Re: About patch bdedff263132 - KVM: x86: Route pending NMIs

From: Sean Christopherson
Date: Mon Oct 30 2023 - 11:10:54 EST


+KVM and LKML

https://people.kernel.org/tglx/notes-about-netiquette

On Mon, Oct 30, 2023, Prasad Pandit wrote:
> Hello Sean,
>
> Please see:
> -> https://git.kernel.org/pub/scm/linux/kernel/git/torvalds/linux.git/commit/?id=bdedff263132c862924f5cad96f0e82eeeb4e2e6
>
> * While testing a real-time host/guest setup, the above patch is
> causing a strange regression wherien guest boot delays by indefinite
> time. Sometimes it boots within a minute, sometimes it takes much
> longer. Maybe the guest VM is waiting for a NMI event.
>
> * Reverting the above patch helps to fix this issue. I'm wondering if
> a fix patch like below would be acceptable OR reverting above patch is
> more reasonable?

No, a revert would break AMD's vNMI.

> ===
> # cat ~test/rpmbuild/SOURCES/linux-kernel-test.patch
> +++ linux-5.14.0-372.el9/arch/x86/kvm/x86.c 2023-10-30
> 09:05:05.172815973 -0400
> @@ -5277,7 +5277,8 @@ static int kvm_vcpu_ioctl_x86_set_vcpu_e
> if (events->flags & KVM_VCPUEVENT_VALID_NMI_PENDING) {
> vcpu->arch.nmi_pending = 0;
> atomic_set(&vcpu->arch.nmi_queued, events->nmi.pending);
> - kvm_make_request(KVM_REQ_NMI, vcpu);
> + if (events->nmi.pending)
> + kvm_make_request(KVM_REQ_NMI, vcpu);

This looks sane, but it should be unnecessary as KVM_REQ_NMI nmi_queued=0 should
be a (costly) nop. Hrm, unless the vCPU is in HLT, in which case KVM will treat
a spurious KVM_REQ_NMI as a wake event.

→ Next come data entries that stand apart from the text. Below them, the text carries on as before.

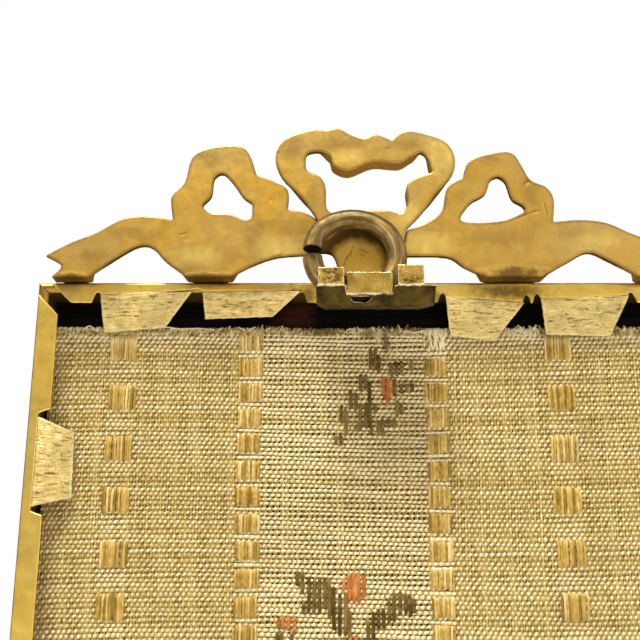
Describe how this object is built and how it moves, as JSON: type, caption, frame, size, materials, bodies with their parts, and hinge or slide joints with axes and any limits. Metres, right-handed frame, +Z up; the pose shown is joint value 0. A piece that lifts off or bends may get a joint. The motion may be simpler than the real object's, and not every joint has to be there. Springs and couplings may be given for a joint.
{
  "type": "hanging picture frame",
  "caption": "Gilt brass hanging picture frame with an openwork ribbon-bow crest, split hanging ring, bendable retaining tabs and a silk-covered backing board.",
  "frame": {"origin": "middle of the underside of the bottom rail", "axes": "+Z up to the crest, +Y out of the glass front, -Y out of the silk back, +X to the right seen from the back"},
  "size_m": [0.085, 0.0162, 0.1371],
  "materials": {
    "gilt_brass": "worn gilt, filed back",
    "strip_brass": "smooth lacquered sheet",
    "tab_brass": "pale scuffed sheet",
    "bracket_brass": "solder-stained sheet",
    "ring_bronze": "dark aged wire",
    "glass": "polished",
    "mat_card": "cream card",
    "print_card": "plain toned print",
    "greyboard": "pulp board",
    "silk_brocade": "aged woven silk with floats"
  },
  "bodies": {
    "frame_body": {"bottom_rail": "gilt_brass", "right_rail": "gilt_brass", "top_rail": "gilt_brass", "left_rail": "gilt_brass", "bottom_beading": "gilt_brass", "right_beading": "gilt_brass", "top_beading": "gilt_brass", "left_beading": "gilt_brass", "crest_ribbon_left": "gilt_brass", "crest_ribbon_right": "gilt_brass", "crest_bow": "gilt_brass", "bottom_strip": "strip_brass", "right_strip": "strip_brass", "top_strip": "strip_brass", "left_strip": "strip_brass", "ring_bracket": "bracket_brass", "glass": "glass", "window_mat": "mat_card", "picture_card": "print_card", "backing_board": "greyboard", "silk_cover": "silk_brocade"},
    "hanging_ring": {"hanging_ring": "ring_bronze"},
    "bottom_tab_1": {"bottom_tab_1": "tab_brass"},
    "bottom_tab_2": {"bottom_tab_2": "tab_brass"},
    "bottom_tab_3": {"bottom_tab_3": "tab_brass"},
    "bottom_tab_4": {"bottom_tab_4": "tab_brass"},
    "right_tab_1": {"right_tab_1": "tab_brass"},
    "right_tab_2": {"right_tab_2": "tab_brass"},
    "right_tab_3": {"right_tab_3": "tab_brass"},
    "top_tab_1": {"top_tab_1": "tab_brass"},
    "top_tab_2": {"top_tab_2": "tab_brass"},
    "top_tab_3": {"top_tab_3": "tab_brass"},
    "top_tab_4": {"top_tab_4": "tab_brass"},
    "left_tab_1": {"left_tab_1": "tab_brass"},
    "left_tab_2": {"left_tab_2": "tab_brass"},
    "left_tab_3": {"left_tab_3": "tab_brass"}
  },
  "joints": [
    {"name": "ring_swing", "type": "hinge", "parent": "frame_body", "child": "hanging_ring", "pos_m": [-0.0012, -0.00976, 0.1126], "axis": [1, 0, 0], "range_deg": [0, 20]},
    {"name": "bottom_tab_1_bend", "type": "hinge", "parent": "frame_body", "child": "bottom_tab_1", "pos_m": [-0.028, -0.0042, 0.0015], "axis": [1, 0, 0], "range_deg": [0, 105]},
    {"name": "bottom_tab_2_bend", "type": "hinge", "parent": "frame_body", "child": "bottom_tab_2", "pos_m": [-0.0115, -0.0042, 0.0015], "axis": [1, 0, 0], "range_deg": [0, 105]},
    {"name": "bottom_tab_3_bend", "type": "hinge", "parent": "frame_body", "child": "bottom_tab_3", "pos_m": [0.0115, -0.0042, 0.0015], "axis": [1, 0, 0], "range_deg": [0, 105]},
    {"name": "bottom_tab_4_bend", "type": "hinge", "parent": "frame_body", "child": "bottom_tab_4", "pos_m": [0.028, -0.0042, 0.0015], "axis": [1, 0, 0], "range_deg": [0, 105]},
    {"name": "right_tab_1_bend", "type": "hinge", "parent": "frame_body", "child": "right_tab_1", "pos_m": [0.041, -0.0042, 0.0225], "axis": [0, 0, 1], "range_deg": [0, 105]},
    {"name": "right_tab_2_bend", "type": "hinge", "parent": "frame_body", "child": "right_tab_2", "pos_m": [0.041, -0.0042, 0.05775], "axis": [0, 0, 1], "range_deg": [0, 105]},
    {"name": "right_tab_3_bend", "type": "hinge", "parent": "frame_body", "child": "right_tab_3", "pos_m": [0.041, -0.0042, 0.0925], "axis": [0, 0, 1], "range_deg": [0, 105]},
    {"name": "top_tab_1_bend", "type": "hinge", "parent": "frame_body", "child": "top_tab_1", "pos_m": [-0.0284, -0.0042, 0.11447], "axis": [-0.9989, 0, -0.0466], "range_deg": [0, 105]},
    {"name": "top_tab_2_bend", "type": "hinge", "parent": "frame_body", "child": "top_tab_2", "pos_m": [-0.0147, -0.0042, 0.11467], "axis": [-1, 0, -0.004], "range_deg": [0, 105]},
    {"name": "top_tab_3_bend", "type": "hinge", "parent": "frame_body", "child": "top_tab_3", "pos_m": [0.0158, -0.0042, 0.1135], "axis": [-0.9968, 0, 0.0797], "range_deg": [0, 105]},
    {"name": "top_tab_4_bend", "type": "hinge", "parent": "frame_body", "child": "top_tab_4", "pos_m": [0.0289, -0.0042, 0.11385], "axis": [-0.999, 0, -0.0438], "range_deg": [0, 105]},
    {"name": "left_tab_1_bend", "type": "hinge", "parent": "frame_body", "child": "left_tab_1", "pos_m": [-0.041, -0.0042, 0.0225], "axis": [0, 0, -1], "range_deg": [0, 105]},
    {"name": "left_tab_2_bend", "type": "hinge", "parent": "frame_body", "child": "left_tab_2", "pos_m": [-0.041, -0.0042, 0.05775], "axis": [0, 0, -1], "range_deg": [0, 105]},
    {"name": "left_tab_3_bend", "type": "hinge", "parent": "frame_body", "child": "left_tab_3", "pos_m": [-0.041, -0.0042, 0.0925], "axis": [0, 0, -1], "range_deg": [0, 105]}
  ]
}
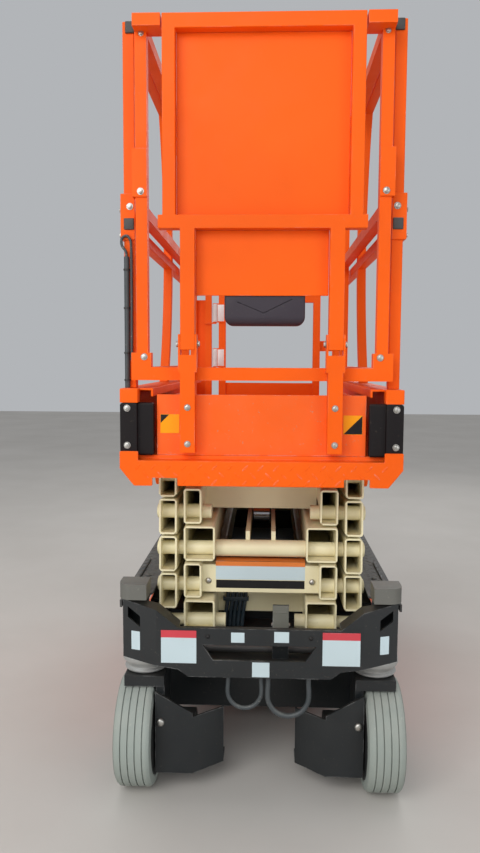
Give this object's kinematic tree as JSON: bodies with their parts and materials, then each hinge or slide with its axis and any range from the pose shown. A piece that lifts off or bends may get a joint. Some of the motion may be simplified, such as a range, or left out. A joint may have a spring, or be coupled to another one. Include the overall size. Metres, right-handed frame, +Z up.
{
  "type": "scissor lift",
  "caption": "Battery driven work platform that rises on crossed pairs of box section arms, with a sliding front deck, folding front frame, entry gate and steered front wheels.",
  "frame": {"origin": "on the floor, under the middle of the machine", "axes": "+X to the right seen from the front, +Y towards the ladder, +Z up"},
  "size_m": [0.81, 1.83, 2.112],
  "materials": {
    "orange_paint": "gloss",
    "orange_deck": "satin",
    "cream_paint": "gloss",
    "dark_paint": "satin",
    "cable_skin": "satin",
    "dark_plastic": "matte",
    "shoe_plastic": "matte",
    "ring_metal": "cast",
    "polished_rod": "polished",
    "battery": "matte",
    "grey_tyre": "matte",
    "rim_paint": "satin"
  },
  "bodies": {
    "chassis": {"front_frame": "dark_paint", "spine": "dark_paint", "slide_tracks": "dark_paint", "rear_axle": "dark_paint", "rear_frame": "dark_paint", "swivel_rings": "ring_metal", "side_covers": "dark_plastic", "corner_caps": "dark_plastic", "ladder": "dark_paint", "cable_loop_left": "cable_skin", "cable_loop_right": "cable_skin"},
    "knuckle_left": {"knuckle_left": "dark_paint"},
    "wheel_front_left": {"tyre_front_left": "grey_tyre", "rim_front_left": "rim_paint"},
    "wheel_rear_left": {"tyre_rear_left": "grey_tyre", "rim_rear_left": "rim_paint"},
    "knuckle_right": {"knuckle_right": "dark_paint"},
    "wheel_front_right": {"tyre_front_right": "grey_tyre", "rim_front_right": "rim_paint"},
    "wheel_rear_right": {"tyre_rear_right": "grey_tyre", "rim_rear_right": "rim_paint"},
    "tie_rod": {"tie_rod": "dark_paint"},
    "inner_arm_1": {"inner_arm_1": "cream_paint", "hose_bundle": "cable_skin"},
    "outer_arm_1": {"outer_arm_1": "cream_paint"},
    "inner_arm_2": {"inner_arm_2": "cream_paint"},
    "outer_arm_2": {"outer_arm_2": "cream_paint"},
    "inner_arm_3": {"inner_arm_3": "cream_paint"},
    "outer_arm_3": {"outer_arm_3": "cream_paint"},
    "inner_arm_4": {"inner_arm_4": "cream_paint"},
    "outer_arm_4": {"outer_arm_4": "cream_paint"},
    "lower_shoes": {"lower_shoes": "shoe_plastic"},
    "upper_shoes": {"upper_shoes": "shoe_plastic"},
    "cylinder_barrel": {"cylinder_barrel": "dark_paint"},
    "cylinder_rod": {"cylinder_rod": "polished_rod"},
    "gate": {"gate": "orange_paint"},
    "floor_guard_left": {"floor_guard_left": "dark_paint"},
    "floor_guard_right": {"floor_guard_right": "dark_paint"},
    "platform": {"platform_deck": "orange_paint", "side_panel_left": "orange_paint", "side_panel_right": "orange_paint", "corner_covers": "dark_plastic", "side_rail_left": "orange_paint", "side_rail_right": "orange_paint", "rear_rails": "orange_paint", "tied_hank": "cable_skin"},
    "extension": {"extension_deck": "orange_deck", "extension_rails": "orange_paint"},
    "centre_frame": {"centre_frame": "orange_paint", "frame_panels": "orange_paint", "document_case": "dark_plastic"},
    "tray_left": {"tray_left": "orange_paint", "tray_load_left": "battery"},
    "tray_right": {"tray_right": "orange_paint", "tray_load_right": "battery"}
  },
  "joints": [
    {"name": "spin_rear_left", "type": "hinge", "parent": "chassis", "child": "wheel_rear_left", "pos_m": [-0.353, 0.6565, 0.1615], "axis": [1, 0, 0], "continuous": true},
    {"name": "spin_front_left", "type": "hinge", "parent": "knuckle_left", "child": "wheel_front_left", "pos_m": [-0.353, -0.7135, 0.1615], "axis": [1, 0, 0], "continuous": true},
    {"name": "spin_rear_right", "type": "hinge", "parent": "chassis", "child": "wheel_rear_right", "pos_m": [0.353, 0.6565, 0.1615], "axis": [1, 0, 0], "continuous": true},
    {"name": "spin_front_right", "type": "hinge", "parent": "knuckle_right", "child": "wheel_front_right", "pos_m": [0.353, -0.7135, 0.1615], "axis": [1, 0, 0], "continuous": true},
    {"name": "steer_left", "type": "hinge", "parent": "chassis", "child": "knuckle_left", "pos_m": [-0.334, -0.7135, 0.432], "axis": [0, 0, 1], "range_deg": [-50, 50]},
    {"name": "steer_right", "type": "hinge", "parent": "chassis", "child": "knuckle_right", "pos_m": [0.334, -0.7135, 0.432], "axis": [0, 0, 1], "range_deg": [-50, 50]},
    {"name": "tie_rod_turn", "type": "hinge", "parent": "knuckle_left", "child": "tie_rod", "pos_m": [-0.334, -0.7735, 0.432], "axis": [0, 0, 1], "range_deg": [-50, 50]},
    {"name": "lift", "type": "hinge", "parent": "chassis", "child": "inner_arm_1", "pos_m": [0, -0.715, 0.492], "axis": [1, 0, 0], "range_deg": [0, 57.65]},
    {"name": "cross_1", "type": "hinge", "parent": "inner_arm_1", "child": "outer_arm_1", "pos_m": [0, 0.02306, 0.5455], "axis": [1, 0, 0], "range_deg": [-115.31, 0]},
    {"name": "stack_2", "type": "hinge", "parent": "outer_arm_1", "child": "inner_arm_2", "pos_m": [0, -0.715, 0.599], "axis": [1, 0, 0], "range_deg": [0, 115.31]},
    {"name": "cross_2", "type": "hinge", "parent": "inner_arm_2", "child": "outer_arm_2", "pos_m": [0, 0.02306, 0.6525], "axis": [1, 0, 0], "range_deg": [-115.31, 0]},
    {"name": "stack_3", "type": "hinge", "parent": "outer_arm_2", "child": "inner_arm_3", "pos_m": [0, -0.715, 0.706], "axis": [1, 0, 0], "range_deg": [0, 115.31]},
    {"name": "cross_3", "type": "hinge", "parent": "inner_arm_3", "child": "outer_arm_3", "pos_m": [0, 0.02306, 0.7595], "axis": [1, 0, 0], "range_deg": [-115.31, 0]},
    {"name": "stack_4", "type": "hinge", "parent": "outer_arm_3", "child": "inner_arm_4", "pos_m": [0, -0.715, 0.813], "axis": [1, 0, 0], "range_deg": [0, 115.31]},
    {"name": "cross_4", "type": "hinge", "parent": "inner_arm_4", "child": "outer_arm_4", "pos_m": [0, 0.02306, 0.8665], "axis": [1, 0, 0], "range_deg": [-115.31, 0]},
    {"name": "platform_level", "type": "hinge", "parent": "outer_arm_4", "child": "platform", "pos_m": [0, -0.715, 0.92], "axis": [1, 0, 0], "range_deg": [0, 57.66]},
    {"name": "lower_shoe_level", "type": "hinge", "parent": "outer_arm_1", "child": "lower_shoes", "pos_m": [0, 0.76113, 0.492], "axis": [1, 0, 0], "range_deg": [0, 57.66]},
    {"name": "upper_shoe_level", "type": "hinge", "parent": "inner_arm_4", "child": "upper_shoes", "pos_m": [0, 0.76113, 0.92], "axis": [1, 0, 0], "range_deg": [-57.66, 0]},
    {"name": "barrel_swing", "type": "hinge", "parent": "inner_arm_1", "child": "cylinder_barrel", "pos_m": [0, 0.62162, 0.5686], "axis": [1, 0, 0], "range_deg": [-121.42, 0]},
    {"name": "rod_slide", "type": "slide", "parent": "cylinder_barrel", "child": "cylinder_rod", "axis": [0, -0.9856, 0.1691], "range_m": [0, 0.7689]},
    {"name": "extension_slide", "type": "slide", "parent": "platform", "child": "extension", "axis": [0, -1, 0], "range_m": [0, 0.91]},
    {"name": "centre_frame_fold", "type": "hinge", "parent": "extension", "child": "centre_frame", "pos_m": [0, -0.8955, 1.287], "axis": [-1, 0, 0], "range_deg": [0, 90]},
    {"name": "gate_swing", "type": "hinge", "parent": "platform", "child": "gate", "pos_m": [-0.243, 0.79, 1.5], "axis": [0, 0, -1], "range_deg": [0, 90], "stiffness_Nm_per_rad": 4},
    {"name": "tray_left_swing", "type": "hinge", "parent": "chassis", "child": "tray_left", "pos_m": [-0.378, -0.492, 0.3], "axis": [0, 0, 1], "range_deg": [0, 80]},
    {"name": "tray_right_swing", "type": "hinge", "parent": "chassis", "child": "tray_right", "pos_m": [0.378, -0.492, 0.3], "axis": [0, 0, -1], "range_deg": [0, 80]},
    {"name": "floor_guard_left_drop", "type": "hinge", "parent": "chassis", "child": "floor_guard_left", "pos_m": [-0.338, 0, 0.112], "axis": [0, 1, 0], "range_deg": [0, 90]},
    {"name": "floor_guard_right_drop", "type": "hinge", "parent": "chassis", "child": "floor_guard_right", "pos_m": [0.338, 0, 0.112], "axis": [0, -1, 0], "range_deg": [0, 90]}
  ],
  "couplings": [
    {"joint": "steer_right", "follows": "steer_left", "ratio": 1},
    {"joint": "tie_rod_turn", "follows": "steer_left", "ratio": -1},
    {"joint": "cross_1", "follows": "lift", "ratio": -2},
    {"joint": "stack_2", "follows": "lift", "ratio": 2},
    {"joint": "cross_2", "follows": "lift", "ratio": -2},
    {"joint": "stack_3", "follows": "lift", "ratio": 2},
    {"joint": "cross_3", "follows": "lift", "ratio": -2},
    {"joint": "stack_4", "follows": "lift", "ratio": 2},
    {"joint": "cross_4", "follows": "lift", "ratio": -2},
    {"joint": "platform_level", "follows": "lift", "ratio": 1},
    {"joint": "lower_shoe_level", "follows": "lift", "ratio": 1},
    {"joint": "upper_shoe_level", "follows": "lift", "ratio": -1},
    {"joint": "barrel_swing", "follows": "lift", "ratio": -2.1061},
    {"joint": "rod_slide", "follows": "lift", "m_per_rad": 0.76367},
    {"joint": "floor_guard_right_drop", "follows": "floor_guard_left_drop", "ratio": 1}
  ]
}
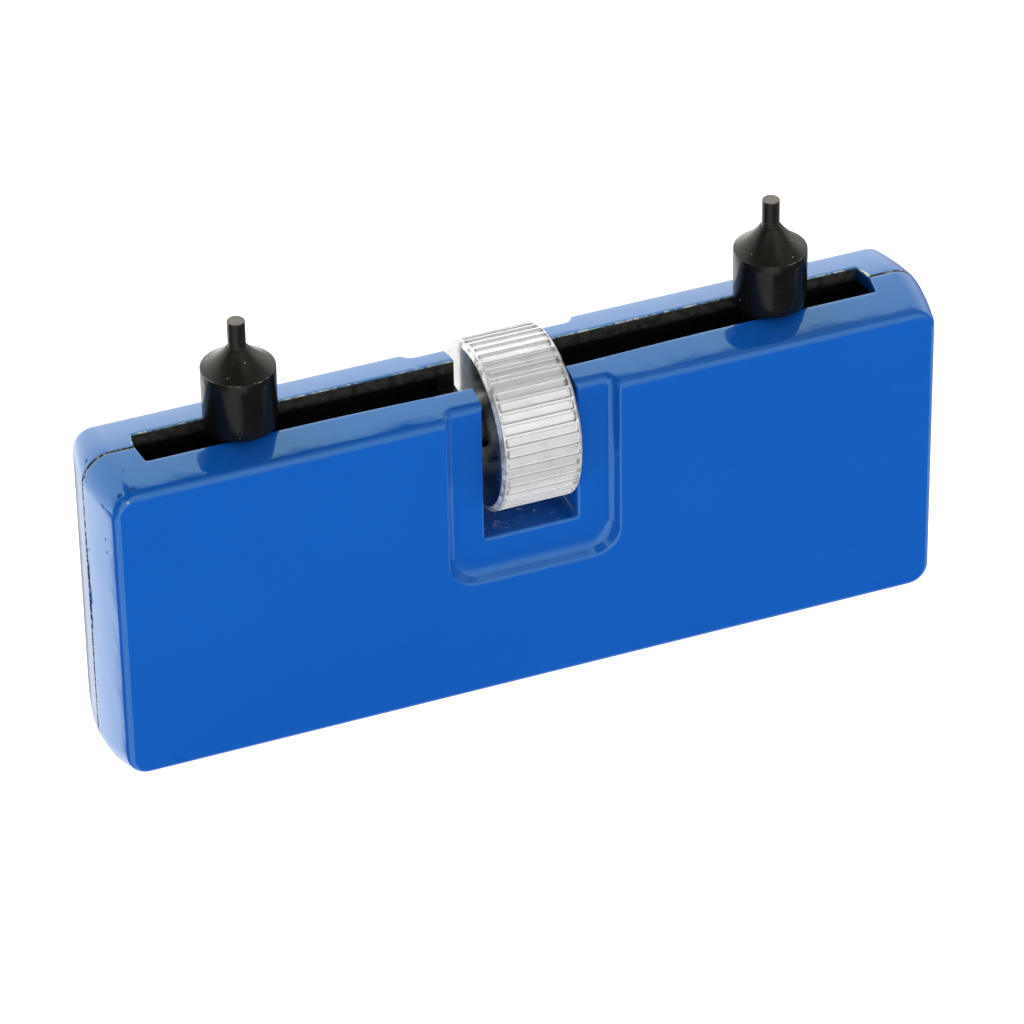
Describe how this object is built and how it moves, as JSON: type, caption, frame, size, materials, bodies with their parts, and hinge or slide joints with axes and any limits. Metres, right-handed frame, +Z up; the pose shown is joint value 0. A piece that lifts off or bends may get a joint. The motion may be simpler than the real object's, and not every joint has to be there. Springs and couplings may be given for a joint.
{
  "type": "case back opener",
  "caption": "Hand tool whose thumbwheel turns a lead screw with opposite threads, to move two pin jaws along a slot and unscrew a watch's case back.",
  "frame": {"origin": "centre of the bottom land, on the seam between the two shells", "axes": "+X along the body from the left jaw to the right jaw, -Y out of the front face, +Z up along the jaw pins"},
  "size_m": [0.08, 0.0158, 0.0427],
  "materials": {
    "blue_paint": "gloss enamel on die-cast metal",
    "plated_steel": "satin plated",
    "blackened_steel": "black oxide, satin",
    "bronze": "oiled bearing bronze",
    "screw_steel": "oiled, cut thread",
    "wheel_aluminium": "bright turned"
  },
  "bodies": {
    "body": {"front_shell": "blue_paint", "rear_shell": "blue_paint", "shell_screws": "plated_steel", "locating_pins": "plated_steel", "left_front_guide_strip": "blackened_steel", "left_rear_guide_strip": "blackened_steel", "right_front_guide_strip": "blackened_steel", "right_rear_guide_strip": "blackened_steel", "left_end_bush": "bronze", "right_end_bush": "bronze", "left_centre_bush": "bronze", "right_centre_bush": "bronze", "left_thrust_washer": "plated_steel", "right_thrust_washer": "plated_steel"},
    "wheel_and_screw": {"lead_screw": "screw_steel", "thumbwheel": "wheel_aluminium", "wheel_pin": "plated_steel"},
    "left_jaw_slider": {"left_nut_block": "blackened_steel", "left_jaw_pin_lock": "plated_steel", "left_jaw": "blackened_steel"},
    "right_jaw_slider": {"right_nut_block": "blackened_steel", "right_jaw_pin_lock": "plated_steel", "right_jaw": "blackened_steel"}
  },
  "joints": [
    {"name": "wheel_spin", "type": "hinge", "parent": "body", "child": "wheel_and_screw", "pos_m": [0, 0, 0.02585], "axis": [1, 0, 0], "range_deg": [-2460, 5808]},
    {"name": "left_jaw_slide", "type": "slide", "parent": "body", "child": "left_jaw_slider", "axis": [1, 0, 0], "range_m": [-0.00685, 0.01615]},
    {"name": "right_jaw_slide", "type": "slide", "parent": "body", "child": "right_jaw_slider", "axis": [1, 0, 0], "range_m": [-0.01615, 0.00685]}
  ],
  "couplings": [
    {"joint": "left_jaw_slide", "follows": "wheel_spin", "m_per_rad": 0.00015915},
    {"joint": "right_jaw_slide", "follows": "wheel_spin", "m_per_rad": -0.00015915}
  ]
}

When I made this change, my assumption
was that userspace would set KVM_VCPUEVENT_VALID_NMI_PENDING iff there was
relevant information to process. But if I'm reading the code correctly, QEMU
invokes KVM_SET_VCPU_EVENTS with KVM_VCPUEVENT_VALID_NMI_PENDING at the end of
machine creation.

Hmm, but even that should be benign unless userspace is stuffing other guest
state. E.g. KVM will spuriously exit to userspace with -EAGAIN while the vCPU
is in KVM_MP_STATE_UNINITIALIZED, and I don't see a way for the vCPU to be put
into a blocking state after transitioning out of UNINITIATED via INIT+SIPI without
processing KVM_REQ_NMI.

> }
> static_call(kvm_x86_set_nmi_mask)(vcpu, events->nmi.masked);
> ===
>
> * Could you please have a look and suggest what could be a better fix?

Please provide more information on what is breaking and/or how to reproduce the
issue. E.g. at the very least, a trace of KVM_{G,S}ET_VCPU_EVENTS. There's not
even enough info here to write a changelog.